#### TASK PROMPT
Provide an exact copy of the lines from the beginning of the records through the line that includes "0.21, 0.025), 0.95)", and of no others.

>> start MATERIAL PROVIDED

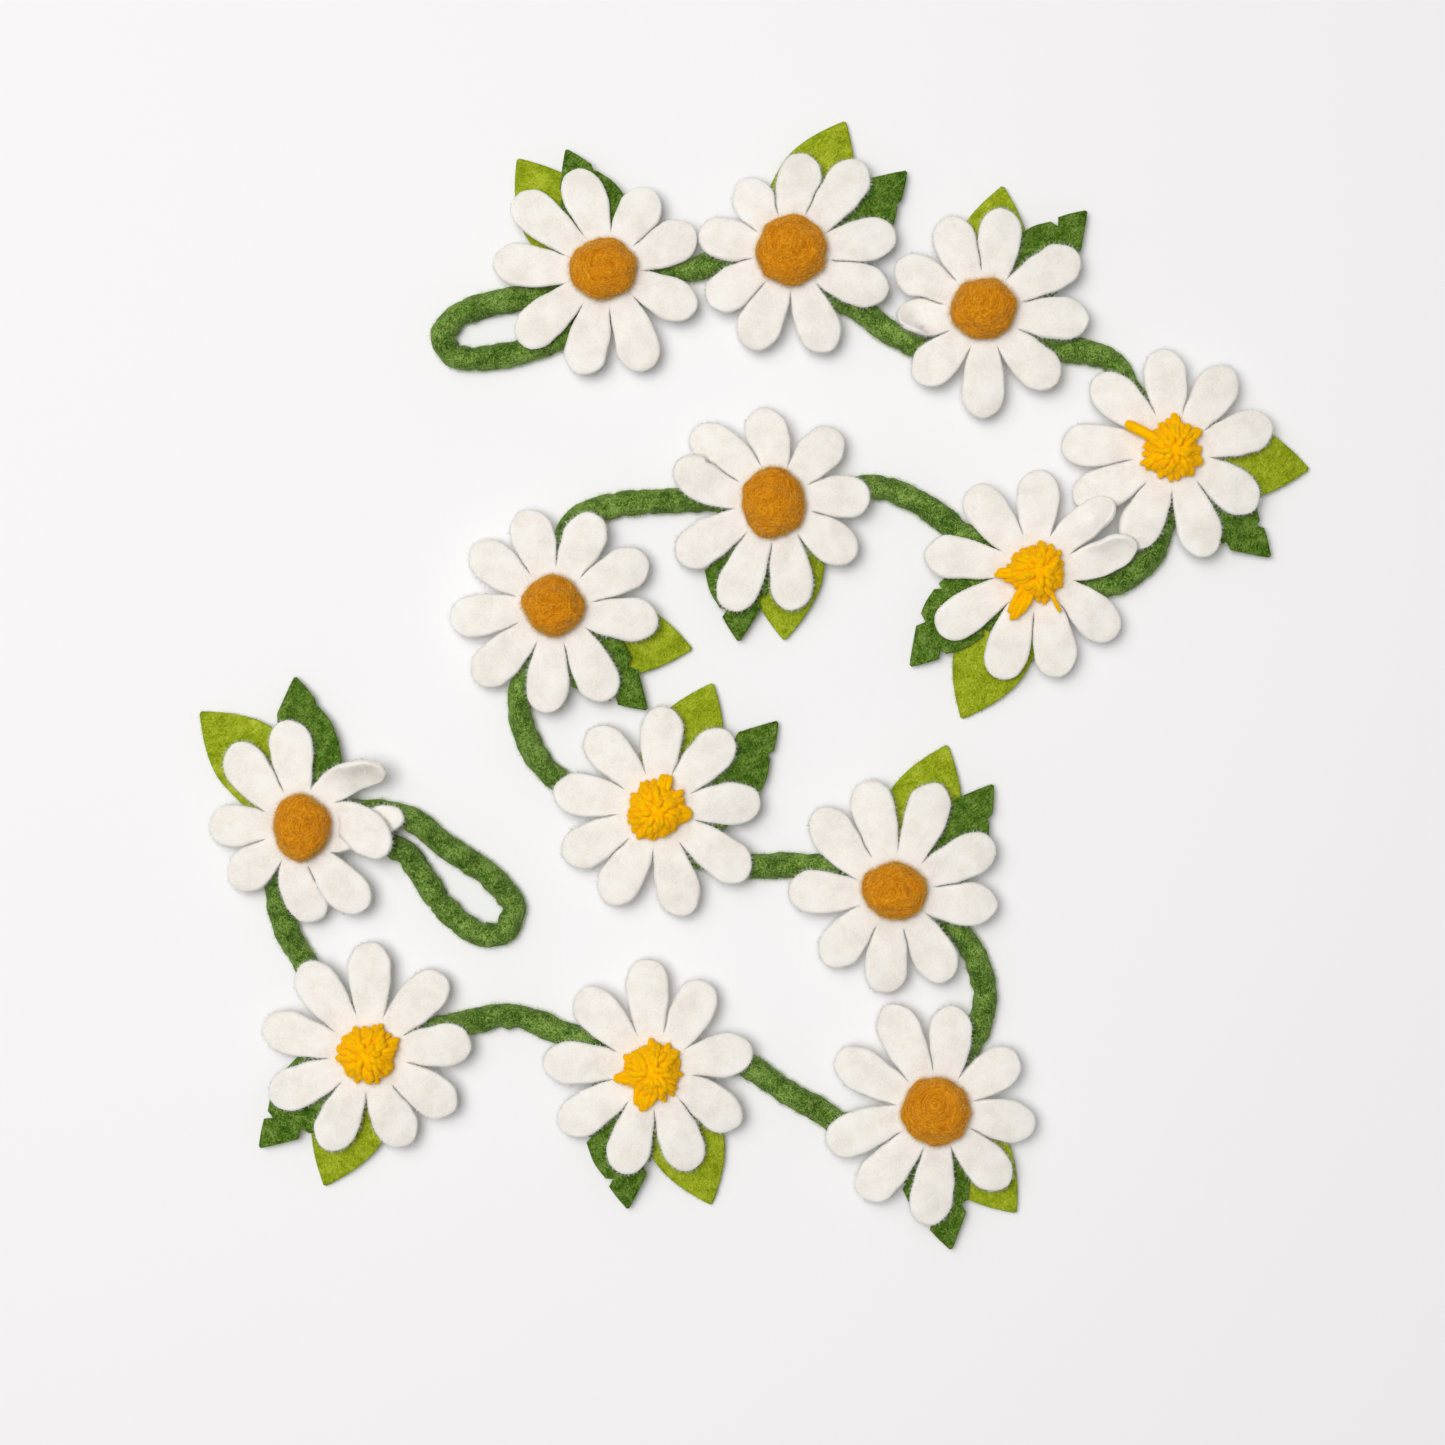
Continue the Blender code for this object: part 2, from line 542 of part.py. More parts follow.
def main():
    clear_scene()
    cream = make_material("cream_felt", (0.87, 0.83, 0.77), 0.95)
    ochre = make_material("ochre_felt", (0.60, 0.24, 0.01), 0.95)
    yellow = make_material("yellow_yarn", (1.0, 0.53, 0.0), 0.9)
    lime = make_material("lime_felt", (0.30, 0.43, 0.01), 0.95)
    dark = make_material("dark_green_felt", (0.04, 0.21, 0.03), 0.95)
    green = make_material("green_rope_felt", (0.05, 0.21, 0.025), 0.95)

    layout = bpy.data.objects.new("garland_layout", None)
    layout.location = LAYOUT_SHIFT * METRES
    bpy.context.scene.collection.objects.link(layout)
    build_rope(green).parent = layout
    for number, flower in enumerate(FLOWERS, start=1):
        place = bpy.data.objects.new(f"flower_{number:02d}", None)
        place.location = Vector((flower.x, flower.y, 0.0)) * METRES
        place.parent = layout
        bpy.context.scene.collection.objects.link(place)
        build_leaf(f"lime_leaf_{number:02d}", flower.lime, LIME_OUTLINE, 0.0, lime, place)
        build_leaf(f"dark_leaf_{number:02d}", flower.dark, dark_outline(number), LEAF_RISE,
                   dark, place)
        build_petals(number, cream, place)
        if flower.centre:
            build_ball(number, flower, ochre, place)
        else:
            build_pompom(number, yellow, place)


main()
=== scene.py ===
# %% [markdown]
# # A felt flower garland
# Thirteen felt daisies are sewn along a rope of felted wool, and the garland lies on a table.
# The solids already hold every piece at its true size and place. This lesson gives each of
# them its cloth: sheets with soft cut edges, a lumpy rope, wound wool balls, yarn pompoms and
# the short fuzz that makes felt look like felt.
#
# All sizes below are millimetres, and a mesh is written in metres at the very end.

import bmesh
import bpy
import numpy as np
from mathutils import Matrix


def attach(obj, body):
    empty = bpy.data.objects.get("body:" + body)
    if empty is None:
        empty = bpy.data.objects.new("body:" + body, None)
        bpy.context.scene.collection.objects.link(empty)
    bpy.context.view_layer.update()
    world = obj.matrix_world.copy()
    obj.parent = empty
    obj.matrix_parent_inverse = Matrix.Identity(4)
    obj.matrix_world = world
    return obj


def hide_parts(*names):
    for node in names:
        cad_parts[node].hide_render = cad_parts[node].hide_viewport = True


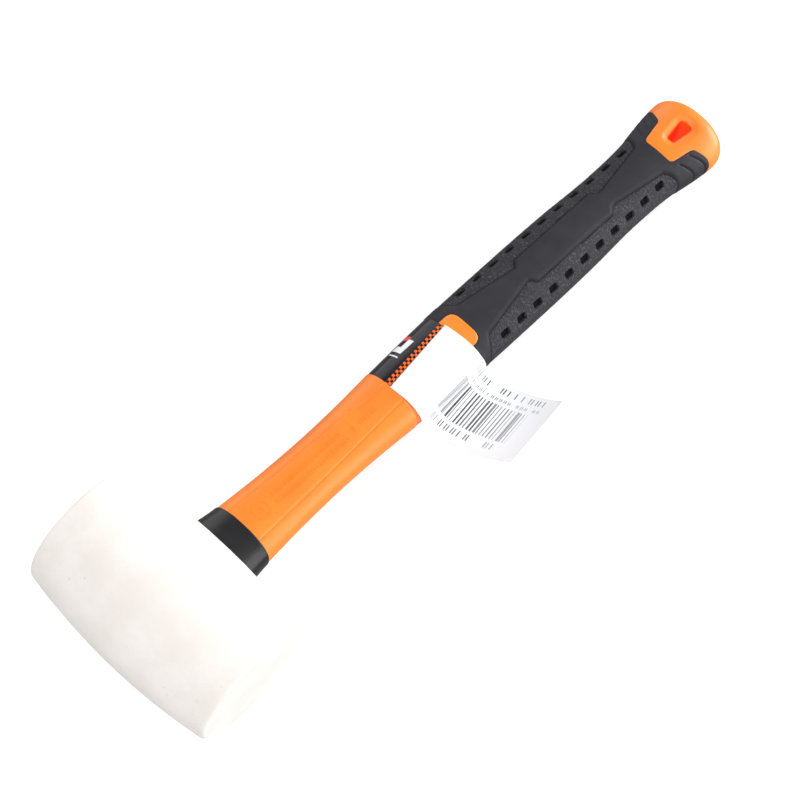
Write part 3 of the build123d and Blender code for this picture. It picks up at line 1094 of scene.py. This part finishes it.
def make_lights():
    for name, place, size, watts in LIGHTS:
        data = bpy.data.lights.new(name, "AREA")
        data.shape, data.size, data.energy = "DISK", size, watts
        lamp = added(bpy.data.objects.new(name, data))
        aim = (Vector(LIGHT_AIM) - Vector(place)).normalized()
        turned = aim.to_track_quat("-Z", "Y").to_matrix().to_4x4()
        lamp.matrix_world = TOOL @ (Matrix.Translation(Vector(place) * MM) @ turned)
    world = bpy.data.worlds.new("studio")
    world.use_nodes = True
    shade = next(n for n in world.node_tree.nodes if n.type == "BACKGROUND")
    shade.inputs["Color"].default_value = rgb(1.0, 1.0, 1.0)
    shade.inputs["Strength"].default_value = WORLD_LIGHT
    bpy.context.scene.world = world
    bpy.context.scene.view_settings.view_transform = "Standard"


def make_floor():
    mesh = bpy.data.meshes.new("studio_floor")
    work = bmesh.new()
    bmesh.ops.create_circle(work, cap_ends=True, segments=64, radius=4.0)
    work.to_mesh(mesh)
    work.free()
    floor = added(bpy.data.objects.new("studio_floor", mesh))
    floor.location.z = cad_box[0].z
    floor.visible_glossy = False  # its glow would show as a rim on every dark edge
    p = Paint("studio_floor")
    cloud = p.range(p.noise(0.002, 2.0), 0.3, 0.7, 0, 1)
    tone = p.blend(cloud, rgb(0.50, 0.50, 0.50), rgb(0.52, 0.52, 0.52))
    material = p.finish(
        Base_Color=tone,
        Roughness=0.9,
        Emission_Color=rgb(1.0, 1.0, 1.0),
        Emission_Strength=FLOOR_LIGHT,
    )
    mesh.materials.append(material)


# ---- the mallet ----------------------------------------------------------------------

def mount_piece(made, node, slot, *materials):
    """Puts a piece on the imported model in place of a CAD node."""
    made.data.materials.clear()
    for material in materials:
        made.data.materials.append(material)
    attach(made, "root")
    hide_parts(node)


def main():
    make_camera()
    make_lights()
    make_floor()
    mount_piece(make_head(), "head", "white_rubber", white_rubber())
    mount_piece(make_collar(), "collar", "black_collar", black_collar())
    mount_piece(make_jacket(), "handle_jacket", "orange_plastic", orange_plastic())
    mount_piece(make_grip(), "grip_cover", "black_soft_grip", black_soft_grip())
    mount_piece(make_film(), "wrap_label", "printed_film", printed_film())
    label = make_price_label()
    mount_piece(label, "price_label", "white_label", paper("white_label", True), paper("label_back", False))
    for node, material in (("core_rod", fibreglass()), ("eye_bond", epoxy())):
        shown = frame["nodes"][node]
        shown.data.materials.clear()
        shown.data.materials.append(material)


main()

>> end MATERIAL PROVIDED

#### THE SOLUTION
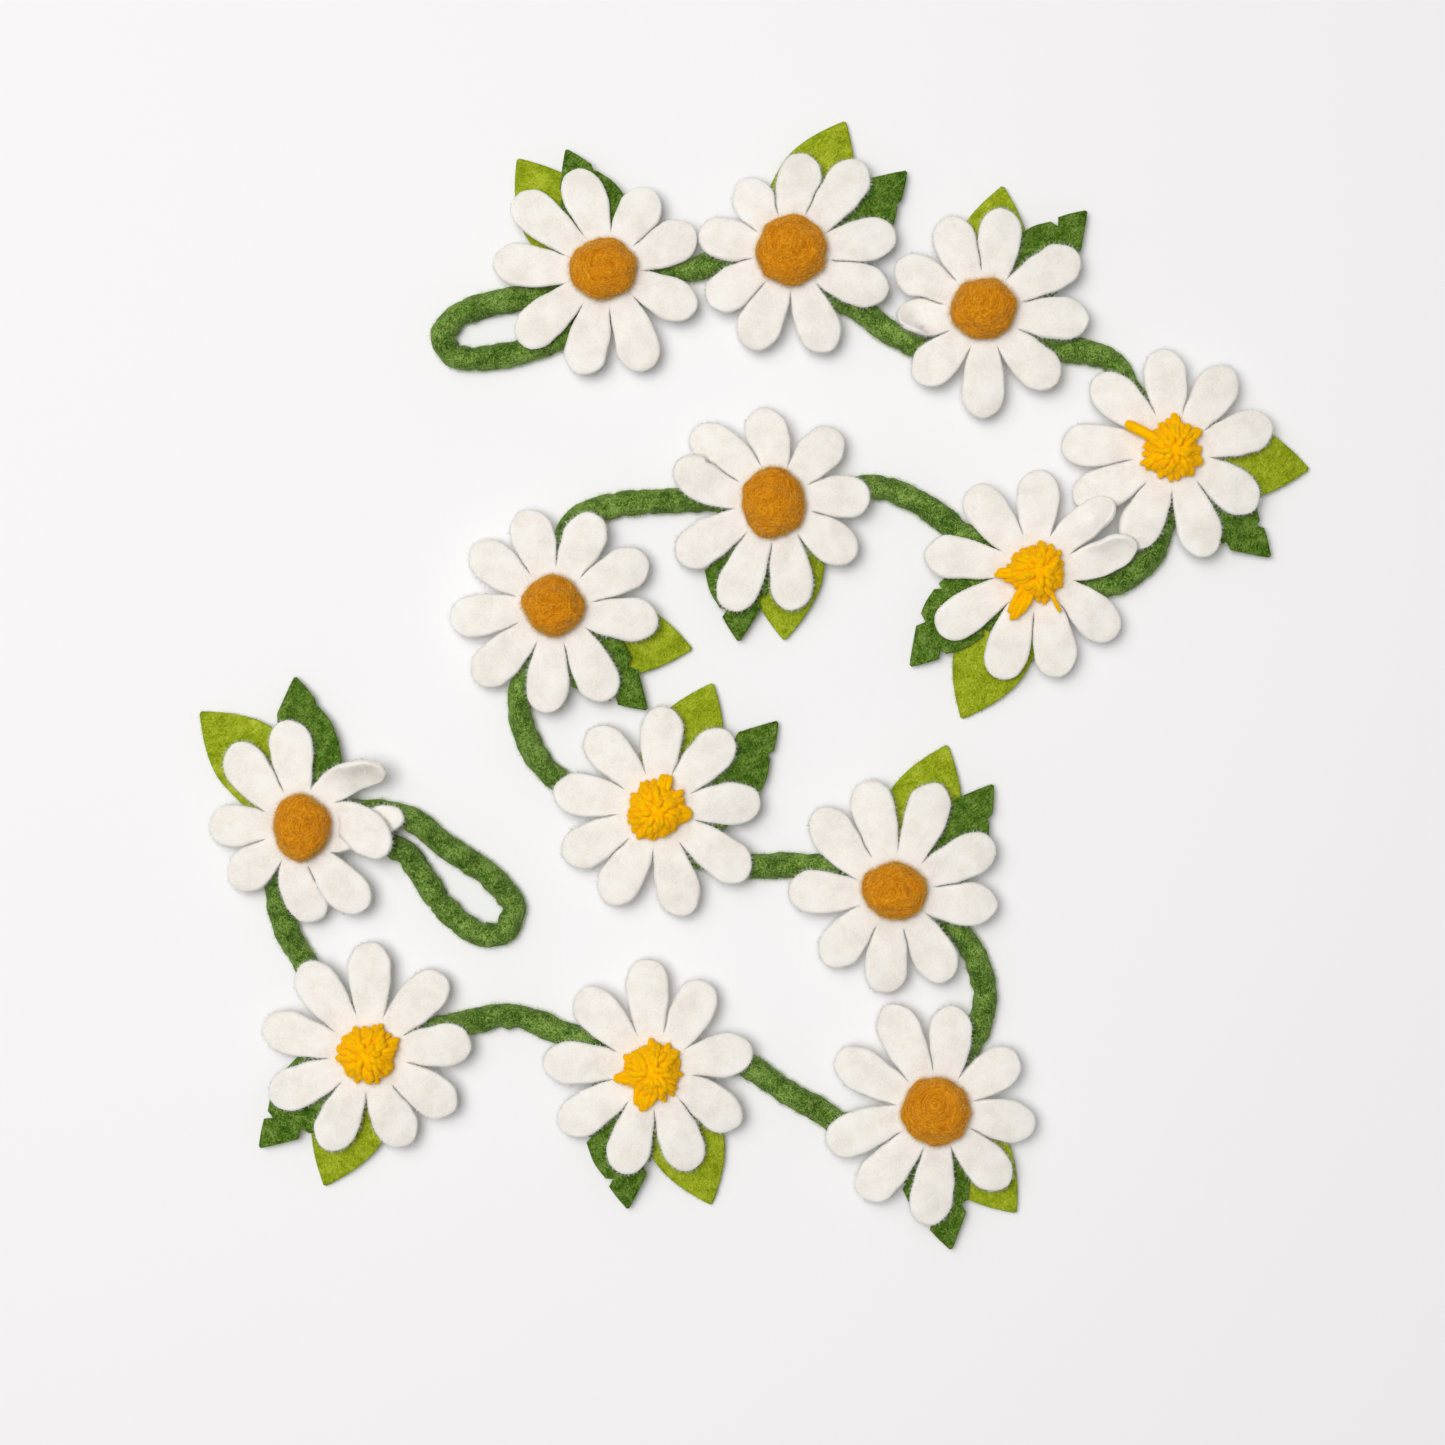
Continue the Blender code for this object: part 2, from line 542 of part.py. More parts follow.
def main():
    clear_scene()
    cream = make_material("cream_felt", (0.87, 0.83, 0.77), 0.95)
    ochre = make_material("ochre_felt", (0.60, 0.24, 0.01), 0.95)
    yellow = make_material("yellow_yarn", (1.0, 0.53, 0.0), 0.9)
    lime = make_material("lime_felt", (0.30, 0.43, 0.01), 0.95)
    dark = make_material("dark_green_felt", (0.04, 0.21, 0.03), 0.95)
    green = make_material("green_rope_felt", (0.05, 0.21, 0.025), 0.95)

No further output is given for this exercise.